Problem to solve: In the entries that follow, the first line to write out is the one containing "What OpenSCAD source", and the last is the one containing "signal_blocks = 8; // [1:1:8]". Reproduce that stretch exactly, with nothing before or after it.

Exercise material:

***

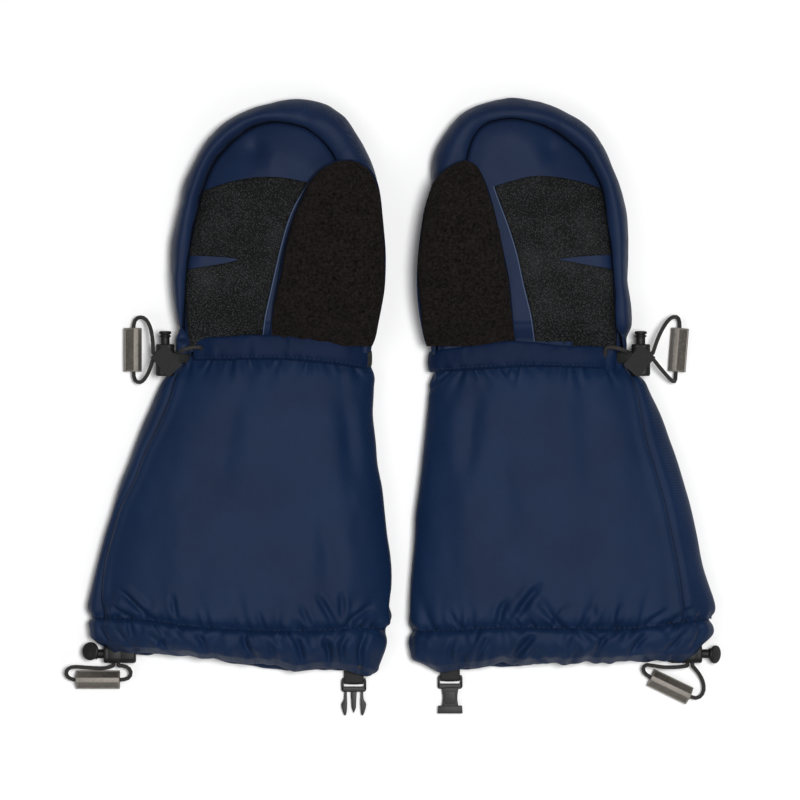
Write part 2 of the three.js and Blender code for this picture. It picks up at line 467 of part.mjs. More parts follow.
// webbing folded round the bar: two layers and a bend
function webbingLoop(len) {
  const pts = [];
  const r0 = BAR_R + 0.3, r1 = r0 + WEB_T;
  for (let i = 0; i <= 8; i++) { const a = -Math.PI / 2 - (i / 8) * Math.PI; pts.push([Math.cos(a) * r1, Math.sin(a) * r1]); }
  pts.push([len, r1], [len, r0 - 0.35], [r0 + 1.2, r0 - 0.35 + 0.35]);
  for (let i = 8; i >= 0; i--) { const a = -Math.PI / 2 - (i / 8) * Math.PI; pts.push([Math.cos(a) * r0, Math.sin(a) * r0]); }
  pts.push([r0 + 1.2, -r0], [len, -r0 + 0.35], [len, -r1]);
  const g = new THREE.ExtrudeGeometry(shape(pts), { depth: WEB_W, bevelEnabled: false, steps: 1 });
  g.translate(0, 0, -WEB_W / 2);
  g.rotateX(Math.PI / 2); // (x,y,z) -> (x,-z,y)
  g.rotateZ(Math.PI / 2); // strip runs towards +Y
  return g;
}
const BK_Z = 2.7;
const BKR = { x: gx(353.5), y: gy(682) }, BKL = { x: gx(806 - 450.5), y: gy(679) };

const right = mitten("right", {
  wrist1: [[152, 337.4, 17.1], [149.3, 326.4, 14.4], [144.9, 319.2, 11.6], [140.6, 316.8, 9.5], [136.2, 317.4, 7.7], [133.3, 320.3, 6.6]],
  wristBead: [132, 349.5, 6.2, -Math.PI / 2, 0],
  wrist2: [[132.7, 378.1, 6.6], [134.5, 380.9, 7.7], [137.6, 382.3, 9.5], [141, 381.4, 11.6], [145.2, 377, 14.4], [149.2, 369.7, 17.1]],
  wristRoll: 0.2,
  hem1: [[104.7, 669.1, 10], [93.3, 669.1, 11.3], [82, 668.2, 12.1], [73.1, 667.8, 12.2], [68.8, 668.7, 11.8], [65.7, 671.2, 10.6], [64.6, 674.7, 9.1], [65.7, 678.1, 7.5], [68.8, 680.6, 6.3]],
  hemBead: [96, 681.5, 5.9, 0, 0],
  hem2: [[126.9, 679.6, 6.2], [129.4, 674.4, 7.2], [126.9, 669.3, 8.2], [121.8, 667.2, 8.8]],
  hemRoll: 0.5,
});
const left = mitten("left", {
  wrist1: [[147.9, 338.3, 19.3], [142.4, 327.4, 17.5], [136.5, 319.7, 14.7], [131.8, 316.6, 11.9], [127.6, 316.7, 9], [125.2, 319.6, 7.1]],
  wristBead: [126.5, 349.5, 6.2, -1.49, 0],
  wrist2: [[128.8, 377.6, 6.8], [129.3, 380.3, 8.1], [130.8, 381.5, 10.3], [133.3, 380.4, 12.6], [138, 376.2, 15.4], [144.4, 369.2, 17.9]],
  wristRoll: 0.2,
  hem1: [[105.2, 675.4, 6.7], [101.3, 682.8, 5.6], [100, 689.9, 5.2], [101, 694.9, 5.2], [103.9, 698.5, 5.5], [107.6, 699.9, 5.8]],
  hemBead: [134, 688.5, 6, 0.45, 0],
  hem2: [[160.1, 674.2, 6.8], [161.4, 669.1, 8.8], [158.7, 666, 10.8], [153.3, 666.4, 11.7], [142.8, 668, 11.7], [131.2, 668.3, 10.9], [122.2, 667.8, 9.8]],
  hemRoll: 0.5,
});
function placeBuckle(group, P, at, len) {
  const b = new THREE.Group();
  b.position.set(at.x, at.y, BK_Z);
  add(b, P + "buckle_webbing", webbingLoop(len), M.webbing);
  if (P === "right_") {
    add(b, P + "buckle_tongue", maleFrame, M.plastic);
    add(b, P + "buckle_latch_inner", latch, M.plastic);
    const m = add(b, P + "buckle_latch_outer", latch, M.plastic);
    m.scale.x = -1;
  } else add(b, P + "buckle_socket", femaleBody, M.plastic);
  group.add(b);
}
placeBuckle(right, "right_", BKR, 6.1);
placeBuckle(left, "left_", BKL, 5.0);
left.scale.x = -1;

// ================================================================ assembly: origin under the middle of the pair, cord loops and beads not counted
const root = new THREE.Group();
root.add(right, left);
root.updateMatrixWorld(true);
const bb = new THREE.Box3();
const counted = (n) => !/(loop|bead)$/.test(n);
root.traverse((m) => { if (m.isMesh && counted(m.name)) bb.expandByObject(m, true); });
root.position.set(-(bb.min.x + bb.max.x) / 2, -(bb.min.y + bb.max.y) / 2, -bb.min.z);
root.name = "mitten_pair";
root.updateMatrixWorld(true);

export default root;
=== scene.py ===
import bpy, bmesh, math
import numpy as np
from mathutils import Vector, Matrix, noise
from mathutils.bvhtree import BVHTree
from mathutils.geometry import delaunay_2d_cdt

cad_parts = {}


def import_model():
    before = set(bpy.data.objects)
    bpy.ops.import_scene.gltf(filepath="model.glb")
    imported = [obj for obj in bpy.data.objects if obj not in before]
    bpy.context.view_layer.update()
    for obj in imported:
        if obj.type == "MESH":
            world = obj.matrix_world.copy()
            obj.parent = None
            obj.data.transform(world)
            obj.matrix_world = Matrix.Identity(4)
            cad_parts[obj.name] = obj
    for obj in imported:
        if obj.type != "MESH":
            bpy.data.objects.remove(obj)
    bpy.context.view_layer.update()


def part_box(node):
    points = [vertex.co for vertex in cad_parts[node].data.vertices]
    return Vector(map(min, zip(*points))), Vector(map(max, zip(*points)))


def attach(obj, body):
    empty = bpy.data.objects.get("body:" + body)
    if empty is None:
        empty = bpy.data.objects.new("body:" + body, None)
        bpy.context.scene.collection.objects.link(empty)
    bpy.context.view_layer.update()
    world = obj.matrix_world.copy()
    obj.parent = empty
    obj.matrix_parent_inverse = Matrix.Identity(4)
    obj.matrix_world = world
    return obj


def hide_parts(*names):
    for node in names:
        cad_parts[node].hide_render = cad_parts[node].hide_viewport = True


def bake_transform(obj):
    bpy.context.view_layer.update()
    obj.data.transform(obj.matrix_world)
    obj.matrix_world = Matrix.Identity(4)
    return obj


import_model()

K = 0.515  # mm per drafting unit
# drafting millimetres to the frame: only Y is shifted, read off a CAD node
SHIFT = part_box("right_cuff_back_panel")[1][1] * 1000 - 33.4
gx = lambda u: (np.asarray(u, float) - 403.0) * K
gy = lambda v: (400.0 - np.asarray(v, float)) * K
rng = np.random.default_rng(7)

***

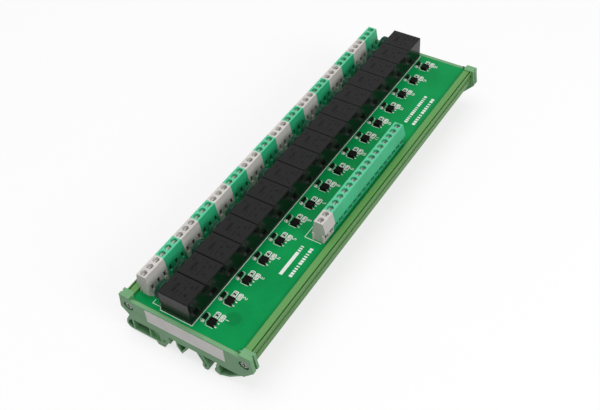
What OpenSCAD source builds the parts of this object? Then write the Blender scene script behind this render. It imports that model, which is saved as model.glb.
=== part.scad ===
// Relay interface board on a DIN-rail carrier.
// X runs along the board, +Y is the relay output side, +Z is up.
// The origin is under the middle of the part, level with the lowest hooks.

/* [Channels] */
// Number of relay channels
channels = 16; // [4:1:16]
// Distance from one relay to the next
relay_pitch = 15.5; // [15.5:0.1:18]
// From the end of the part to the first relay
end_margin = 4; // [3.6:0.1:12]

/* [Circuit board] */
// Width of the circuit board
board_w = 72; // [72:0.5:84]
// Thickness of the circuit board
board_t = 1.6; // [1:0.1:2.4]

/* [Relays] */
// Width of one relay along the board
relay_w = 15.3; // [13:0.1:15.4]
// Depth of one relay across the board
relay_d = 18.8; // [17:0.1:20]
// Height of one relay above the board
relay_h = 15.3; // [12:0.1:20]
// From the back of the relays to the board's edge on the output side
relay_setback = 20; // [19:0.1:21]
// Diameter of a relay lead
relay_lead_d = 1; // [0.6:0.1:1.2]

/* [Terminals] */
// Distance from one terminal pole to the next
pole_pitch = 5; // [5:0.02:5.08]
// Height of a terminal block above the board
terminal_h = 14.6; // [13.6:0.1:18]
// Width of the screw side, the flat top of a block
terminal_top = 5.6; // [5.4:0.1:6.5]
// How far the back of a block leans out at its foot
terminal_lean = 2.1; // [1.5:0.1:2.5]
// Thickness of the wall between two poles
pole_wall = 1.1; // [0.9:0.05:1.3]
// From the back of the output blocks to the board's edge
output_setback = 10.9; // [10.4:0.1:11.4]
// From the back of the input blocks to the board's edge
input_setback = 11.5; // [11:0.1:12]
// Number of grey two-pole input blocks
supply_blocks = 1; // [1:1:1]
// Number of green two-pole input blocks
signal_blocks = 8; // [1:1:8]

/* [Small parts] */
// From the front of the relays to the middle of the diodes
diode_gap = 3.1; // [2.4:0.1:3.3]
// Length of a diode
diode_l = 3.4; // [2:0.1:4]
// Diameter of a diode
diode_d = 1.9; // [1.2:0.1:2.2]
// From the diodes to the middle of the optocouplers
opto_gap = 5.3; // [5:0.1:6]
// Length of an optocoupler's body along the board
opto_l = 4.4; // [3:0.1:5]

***

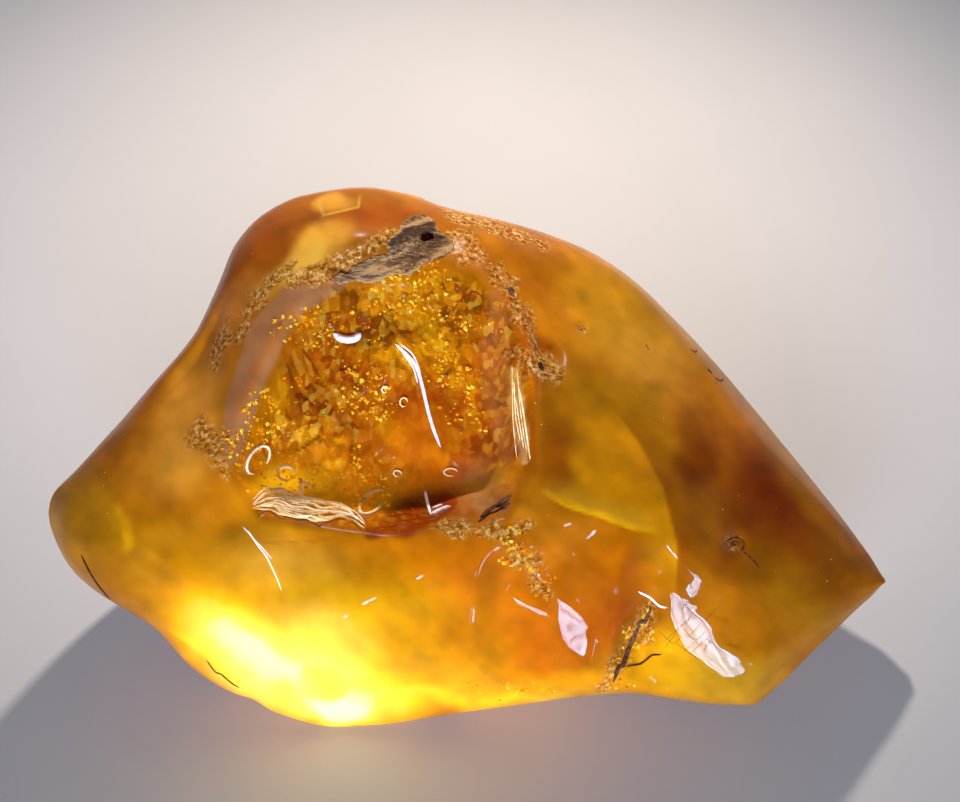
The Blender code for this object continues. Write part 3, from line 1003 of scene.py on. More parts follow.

***

Task solution:
What OpenSCAD source builds the parts of this object? Then write the Blender scene script behind this render. It imports that model, which is saved as model.glb.
=== part.scad ===
// Relay interface board on a DIN-rail carrier.
// X runs along the board, +Y is the relay output side, +Z is up.
// The origin is under the middle of the part, level with the lowest hooks.

/* [Channels] */
// Number of relay channels
channels = 16; // [4:1:16]
// Distance from one relay to the next
relay_pitch = 15.5; // [15.5:0.1:18]
// From the end of the part to the first relay
end_margin = 4; // [3.6:0.1:12]

/* [Circuit board] */
// Width of the circuit board
board_w = 72; // [72:0.5:84]
// Thickness of the circuit board
board_t = 1.6; // [1:0.1:2.4]

/* [Relays] */
// Width of one relay along the board
relay_w = 15.3; // [13:0.1:15.4]
// Depth of one relay across the board
relay_d = 18.8; // [17:0.1:20]
// Height of one relay above the board
relay_h = 15.3; // [12:0.1:20]
// From the back of the relays to the board's edge on the output side
relay_setback = 20; // [19:0.1:21]
// Diameter of a relay lead
relay_lead_d = 1; // [0.6:0.1:1.2]

/* [Terminals] */
// Distance from one terminal pole to the next
pole_pitch = 5; // [5:0.02:5.08]
// Height of a terminal block above the board
terminal_h = 14.6; // [13.6:0.1:18]
// Width of the screw side, the flat top of a block
terminal_top = 5.6; // [5.4:0.1:6.5]
// How far the back of a block leans out at its foot
terminal_lean = 2.1; // [1.5:0.1:2.5]
// Thickness of the wall between two poles
pole_wall = 1.1; // [0.9:0.05:1.3]
// From the back of the output blocks to the board's edge
output_setback = 10.9; // [10.4:0.1:11.4]
// From the back of the input blocks to the board's edge
input_setback = 11.5; // [11:0.1:12]
// Number of grey two-pole input blocks
supply_blocks = 1; // [1:1:1]
// Number of green two-pole input blocks
signal_blocks = 8; // [1:1:8]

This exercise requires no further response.